Hopefully this explanation is not too simple! I've been accused of pontificating in the past. So here goes: Front suspension on this car is unusual due to being a 1926 vintage front-wheel drive setup; very little looks like a modern FWD car. The drive part starts with the transmission which sits at the front of the engine, under the radiator. Drum brakes are inboard, up against the transmission on either side, then there are driveshafts extending out to the wheel hubs. The two driveshafts were actually modelled in the kit as a single long aluminum tube joining both sides.


The axle consists of a de Dion axle; this is the bent tube that joins the two front wheel hubs and runs in front of the transmission. This has two big brackets per side, each bracket bolted to a quarter elliptic leaf spring (painted in a bronze metallic colour) which run rearwards and are anchored in the chassis. So the tube is free to move up and down on the leaf springs, carrying the hubs with it; the axle can't move back and forth (much) due to the springs acting as trailing arms. Brake and drive torque is taken through the driveshafts growing out of the drum brakes. 

The shock absorbers front and rear are friction type units, basically a round stack of clutches. In front, the round part attaches to the frame, with a long arm reaching forward to the de Dion tube. As the tube moves up and down, the stack of clutches is rotated but resists motion due to friction, thus providing some (highly non-linear) damping. 

The steering linkage (see photos further down) starts with an arm on the left side of the cockpit, on a shaft coming out of the steering box under the cowl, that drops down and connects to a long rod leading to the left front hub. Another rod (apparently pushed through a hole in the bottom of the transmission, but don't quote me on that) crosses side to side and joins the left hub to the right hub, so that when the left wheel is steered, the right will follow. These rods were probably brass tube or aluminum rod that had to be cut to length. 
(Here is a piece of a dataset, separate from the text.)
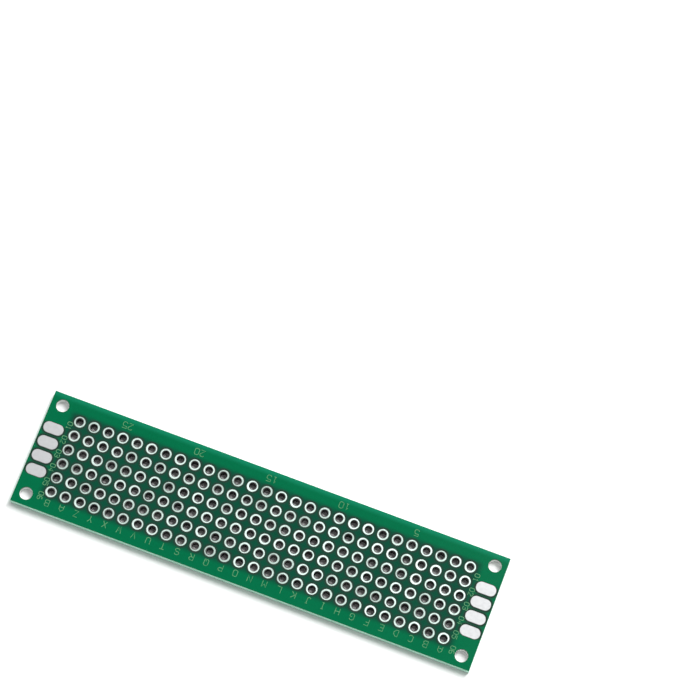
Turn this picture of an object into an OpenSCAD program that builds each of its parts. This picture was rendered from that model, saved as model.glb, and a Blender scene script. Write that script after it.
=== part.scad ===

In back, suspension is a simple beam on elliptic leaf springs.




 







Saturday, January 13, 2024

Honda RC 110: Spokes

Regular readers (if any) will know I am not afraid of spoking wire wheels at 1/12 scale. The Alfa P2 (192 spokes), Auto Union Type C (224 spokes), Ferrari 156 (288 spokes) and the Honda RC166 (72 spokes) all went together reasonably well for a lifetime total of 776 spokes so far. So perhaps I could be forgiven for thinking another 72 spokes on this Honda RC110 would be, if not necessarily a breeze, at most a moderate challenge.

The wheel consists of two photoetched rims, joined to the hubs by a pair of sacrificial strips.  Spokes are cut from 0.25 mm wire provided, bent and glued to little grooves etched in the PE piece. The first row goes on OK but subsequent rows involve knocking earlier spokes off. So as you get to the last of 18, each spoke involves one step forward, three back. Bah.

Then once you've got two half-rims done, you stick them together with a plastic hub in the middle. It is sad that I have had to rely on great gobs of 5 minute epoxy to (hopefully) hold the first 36 spokes together.


(The rear wheel is yet to be started). It's been blocking me for a while so it's now headed for the Shelf of Doom to reflect.

Tuesday, January 2, 2024

Honda RC 110: Motor and chassis

Frustrated with the Ossa Monocasc and its bazillion little breakable rivets, but wanting to complete a bike, I tackled the Gunze Sangyo High Tech kit of the Honda RC 110, an unsuccessful 50 cc GP contender from 1962. 



Typically for the High Tech series, there is a lot of white metal and assorted bits of tube, rod and wire. But so far so good and there are a heck of a lot fewer parts here! Although to be fair there are 72 spokes made of 0.010" wire involved (63 still to go). 

 

This 50 cc 4-stroke only managed about 10 hp and its only 1962 win was in the Finnish GP (held in Tampere that year) on a course that was "better suited to go-karts" according to one snarky online source -- top speed was apparently not an issue. Luigi Taveri managed 3rd in the 1962 50 cc world championship on the basis of this win. The other riders all had bikes with 2-stroke motors and lots more power, and this situation was not improved in 1963 with the RC112 and its twin cylinder motor, still a 4-stroke.